Seperti hukum tembak mati koruptor di China, karena tidak ada jalan lain untuk
menghakimi pelaku sehingga paling adil harus dengan menghilangkan nyawa.
Studi hukuman
cambuk, dalam kitab muwatta’ Imam Malik menceritakan bahwa Rasul pernah didatangi oleh seorang laki-laki yang mengaku zina. Lalu
Nabi menyuruh laki-laki itu untuk mengambilkan cambuk. Setelah datang, tetapi
Nabi menolaknya dan menyuruh mengambilkan cambuk yang lain. Nabi menolak hingga
tiga kali. Smapai cambuk yang terakhir Nabi kemudian menyuruh untuk memberi
cambukan pada laki-laki tersebut.
Dan beliau mengatakan, “Umatku, telah jelas pada kalian tentang hudud
Allah. Tetapi, siapa saja yang merasakan hal yang sama, sebaiknya
menyembunyikannya karena Allah. Lain halnya jika dia membukakan padaku, maka
akan aku lakukan sesuai perintahNya.”
Hal yang sama juga pernah terjadi pada orang Yahudi yang mengambil
pemahaman dari taurat kalau hukuman bagi pezina adalah ditelanjangi kemudian
dilempari batu. Kamudian Nabi Muhammad meluruskan pemahaman kedua Yahudi
tersebut. Dan menyuruh melakukan rajam bagi penzina.
Masalah
rajam juga dapat dilihat dalam Taurat Ulangan 22 ayat 22-24. Yaitu, 22. Apabila
seorang kedapatan tidur seorang tidur dengan seorang orang yang bersuami, maka
haruslah keduanya dibunuh mati: laki-laki yang telah tidur dengan perempuan dan
perempuan itu juga.

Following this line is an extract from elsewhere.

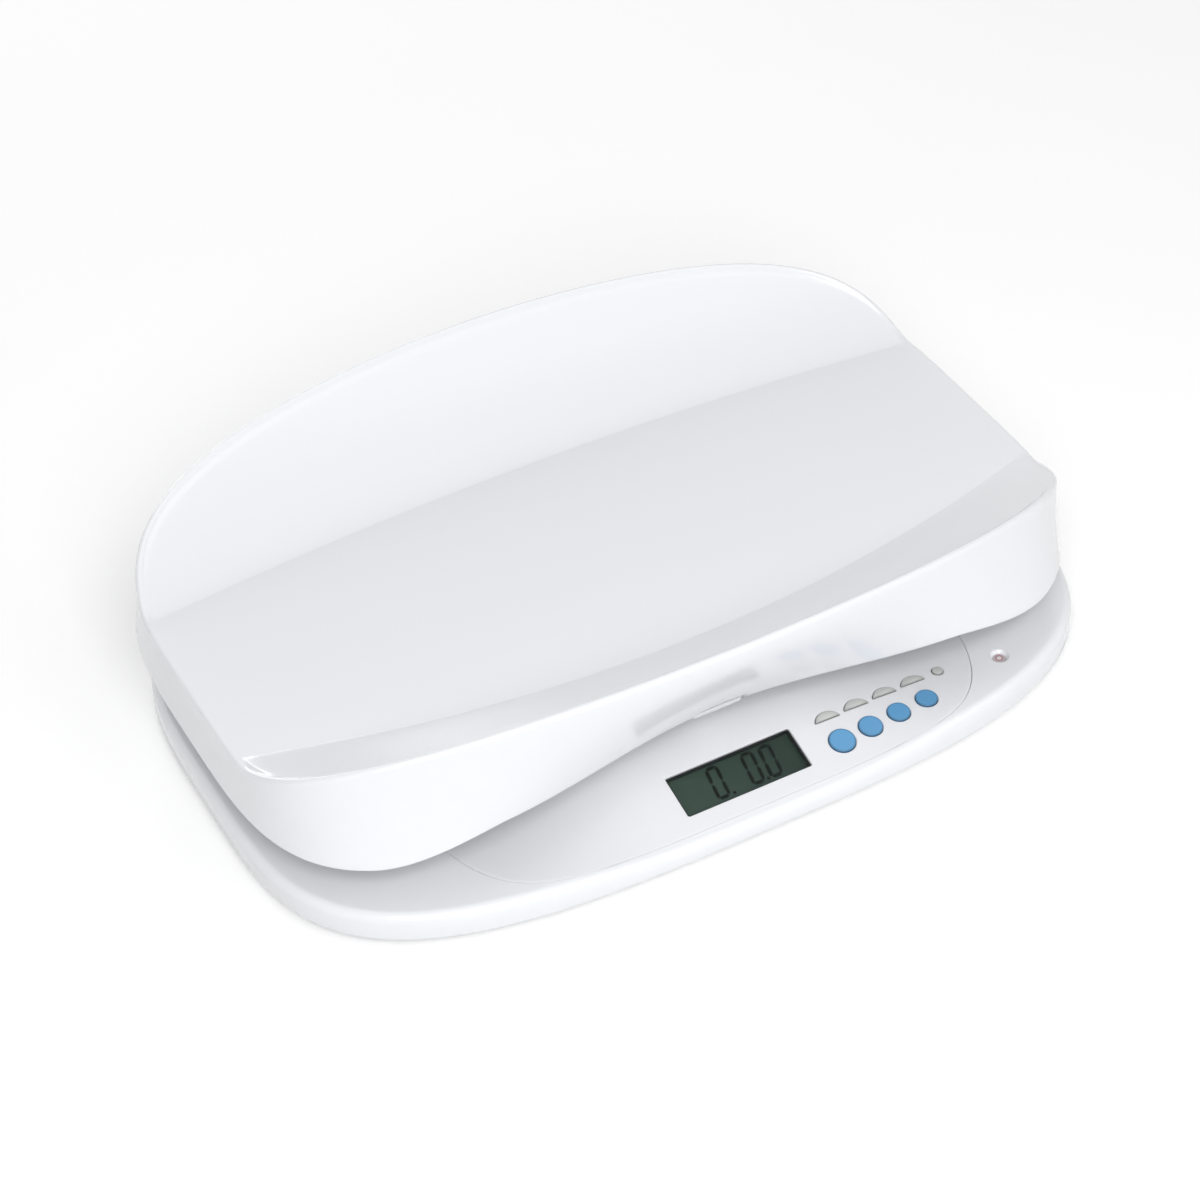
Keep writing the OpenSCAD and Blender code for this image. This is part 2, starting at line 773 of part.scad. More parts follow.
module tray_shell() {
    flat = inset(rim_line, rim_in);
    under = inset(rim_line, rim_in + tray_wall);
    skin(
        concat(
            [for (f = tray_shares) on_tray(shrink(flat, f, tray_y), 0)],
            [rim_ring(2.6, 0), rim_ring(0.9, 1)],
            [for (t = skirt_shares) skirt_ring(t, 0)],
            [for (i = [len(skirt_shares) - 1:-2:1]) skirt_ring(skirt_shares[i], tray_wall)],
            [for (i = [len(tray_shares) - 1:-1:0]) on_tray(shrink(under, tray_shares[i], tray_y), tray_wall)]),
        [0, tray_y, floor_z], [0, tray_y, floor_under]);
}

module tray() {
    color(shell_white) difference() {
        tray_shell();
        translate([-notch_w / 2, -145, skirt_z]) cube([notch_w, 25, notch_z - skirt_z]);
    }
}

socket_d = 40;
socket_gap = 1.3;
rib_h = 7;

module tray_underframe() {
    color(shell_white) difference() {
        union() {
            at_each(support_spots) translate([0, 0, floor_under - 11]) cylinder(d = socket_d, h = 11);
            for (y = support_y) translate([-support_x, y - 4, floor_under - rib_h])
                cube([2 * support_x, 8, rib_h]);
            for (x = [-support_x, -70, 70, support_x])
                translate([x - 4, support_y[0], floor_under - rib_h])
                    cube([8, support_y[1] - support_y[0], rib_h]);
        }
        at_each(support_spots) cylinder(d = pillar_d + 2 * socket_gap, h = 100);
    }
}

// ---------- release lever ----------

pivot_y = -90;
pivot_z = 61;
pin_d = 4;
ear_x = [12, 15];

module lever_bracket() {
    color(steel) difference() {
        union() {
            translate([-20, -94, floor_under - 2]) cube([40, 24, 2]);
            for (s = [-1, 1]) translate([s * (ear_x[0] + ear_x[1]) / 2, 0, 0])
                translate([-1.5, pivot_y - 5, pivot_z - 5]) cube([3, 12, floor_under - pivot_z + 5]);
        }
        translate([-30, pivot_y, pivot_z]) rotate([0, 90, 0]) cylinder(d = pin_d, h = 60);
    }
}

module lever_pin() {
    color(steel) translate([-ear_x[1] - 2, pivot_y, pivot_z]) rotate([0, 90, 0])
        cylinder(d = pin_d, h = 2 * ear_x[1] + 4);
}

module lever_spring() {
    color(steel) translate([8.8, pivot_y, pivot_z]) rotate([0, 90, 0]) difference() {
        cylinder(d = 8, h = 2.8);
        translate([0, 0, -1]) cylinder(d = pin_d + 0.4, h = 5);
    }
}

lip_top = 58.6;
lip_t = 4;
lip_y = [-129.8, -124.4];
// Radius of the lip's bowed front edge
lip_bow = 69;

module release_lever() {
    r = (lip_y[1] - lip_y[0]) / 2;
    color(panel_grey) difference() {
        union() {
            intersection() {
                union() {
                    for (s = [-1, 1]) translate([s * (lever_w / 2 - r), lip_y[0] + r, lip_top - lip_t])
                        cylinder(r = r, h = lip_t);
                    translate([-lever_w / 2 + r, lip_y[0], lip_top - lip_t])
                        cube([lever_w - 2 * r, 2 * r, lip_t]);
                }
                translate([0, lip_y[0] + lip_bow, lip_top - lip_t]) cylinder(r = lip_bow, h = lip_t, $fn = 180);
            }
            translate([-8, lip_y[1] - 1, lip_top - lip_t + 0.5]) cube([16, pivot_y - lip_y[1], 3]);
            translate([-8, pivot_y, pivot_z]) rotate([0, 90, 0]) cylinder(d = 9, h = 16);
            translate([-6, pivot_y - 2.8, pivot_z - 11]) cube([12, 3, 11]);
        }
        translate([-30, pivot_y, pivot_z]) rotate([0, 90, 0]) cylinder(d = pin_d + 0.1, h = 60);
    }
}

// ---------- nodes ----------

base_top_housing();
base_bottom_pan();
console_panel();
display_window();
lcd_module();
lcd_holder();
main_circuit_board();
key_switch_board();
key_switches();
level_bezel();
level_vial();
level_ring();
load_cell();
load_cell_plate();
load_cell_packer();
load_cell_bolts();
overload_stops();
sensor_cable();
display_cable();
power_cable();
battery_box();
batteries();
battery_contacts();
battery_door();
inlet_socket();
housing_screws();
foot_inserts();
platform_frame();
platform_spacer();
platform_bolts();
support_pads();
tray();
tray_underframe();
lever_bracket();
lever_pin();
lever_spring();
release_lever();
round_key(0);  // round_key_1
round_key(1);  // round_key_2
round_key(2);  // round_key_3
round_key(3);  // round_key_4
moon_key(0);  // moon_key_1
moon_key(1);  // moon_key_2
moon_key(2);  // moon_key_3
moon_key(3);  // moon_key_4
small_key();
foot_pad(1);  // foot_pad_1
foot_pad(2);  // foot_pad_2
foot_pad(3);  // foot_pad_3
foot_pad(4);  // foot_pad_4
foot_screw(1);  // foot_screw_1
foot_screw(2);  // foot_screw_2
foot_screw(3);  // foot_screw_3
foot_screw(4);  // foot_screw_4
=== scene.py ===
"""Digital baby weighing scale: a white trough tray on a low base with a sloped console."""

import math

import bpy
import numpy as np
from bpy.props import FloatProperty, FloatVectorProperty, IntProperty, PointerProperty
from mathutils import Matrix, Vector


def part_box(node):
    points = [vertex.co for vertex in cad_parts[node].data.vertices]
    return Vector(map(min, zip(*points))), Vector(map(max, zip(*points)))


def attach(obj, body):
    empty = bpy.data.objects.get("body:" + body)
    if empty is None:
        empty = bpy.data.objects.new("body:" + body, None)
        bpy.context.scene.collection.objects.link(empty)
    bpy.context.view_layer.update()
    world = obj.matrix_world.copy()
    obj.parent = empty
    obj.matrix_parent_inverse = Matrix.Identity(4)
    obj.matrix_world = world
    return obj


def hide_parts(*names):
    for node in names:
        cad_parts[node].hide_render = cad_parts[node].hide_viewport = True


bl_info = {
    "name": "Baby Scale",
    "version": (1, 0, 0),
    "blender": (4, 5, 0),
    "location": "3D View > Sidebar > Baby Scale",
    "description": "Builds a digital baby weighing scale over its packed parts",
    "category": "Object",
}

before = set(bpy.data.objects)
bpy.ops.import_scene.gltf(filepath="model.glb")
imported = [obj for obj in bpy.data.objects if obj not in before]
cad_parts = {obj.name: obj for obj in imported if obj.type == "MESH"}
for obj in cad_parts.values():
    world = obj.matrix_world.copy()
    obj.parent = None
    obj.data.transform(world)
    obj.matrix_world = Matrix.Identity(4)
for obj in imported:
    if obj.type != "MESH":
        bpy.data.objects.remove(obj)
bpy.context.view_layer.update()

# Shapes are worked out in millimetres, and turned to metres as they go into a mesh
MM = 0.001


def linear(code):
    """An sRGB hex colour as the linear RGB that shaders take."""
    parts = [int(code[i : i + 2], 16) / 255 for i in (1, 3, 5)]
    return tuple(v / 12.92 if v <= 0.04045 else ((v + 0.055) / 1.055) ** 2.4 for v in parts)


def length(name, description, default):
    """A size in metres that a user may change."""
    return FloatProperty(name=name, description=description, default=default, unit="LENGTH", precision=4)


def colour(name, description, default):
    """A colour that a user may change."""
    return FloatVectorProperty(
        name=name, description=description, default=linear(default), subtype="COLOR", min=0, max=1
    )


def watts(name, description, default):
    """A lamp's power that a user may change."""
    return FloatProperty(name=name, description=description, default=default, min=0, unit="POWER")


# ---------- sizes and colours ----------

BASE_LOW, BASE_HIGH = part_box("base_top_housing")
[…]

Demikianlah harus kau hapuskan yang jahat itu dari antara
orang Irael.
23.
Apabila ada seorang gadis yang masih perawan dan yang sudah bertunangan- jika
seorang laki-laki bertemu di kota dan tidur dengan dia. 24. Maka haruslah
mereka keduanya kamu bawa keluar pintu
gerbang kota dan kamu lempari dengan batu, sehingga mati.
Jika demikian,
maka hukum rajam, cambuk, jilid, dll, yang diterapkan oleh Islam hanya
mengadopsi hukum-hukum Jahiliyah, tetapi masih tetap terpelihara sampai
sekarang ini. Namun, wajar saja ketetapan seperti itu masih eksis. Karena
dimobilisasi oleh kekuasaan pemerintahan yang sejalan dengan konsep hukum yang
sangat kejam itu. Atau dalam konteks Aceh ada misi sendiri yang diformulasikan
oleh pihak yang pernah memiliki Gerakan Aceh Merdeka (GAM). Wallahu alam.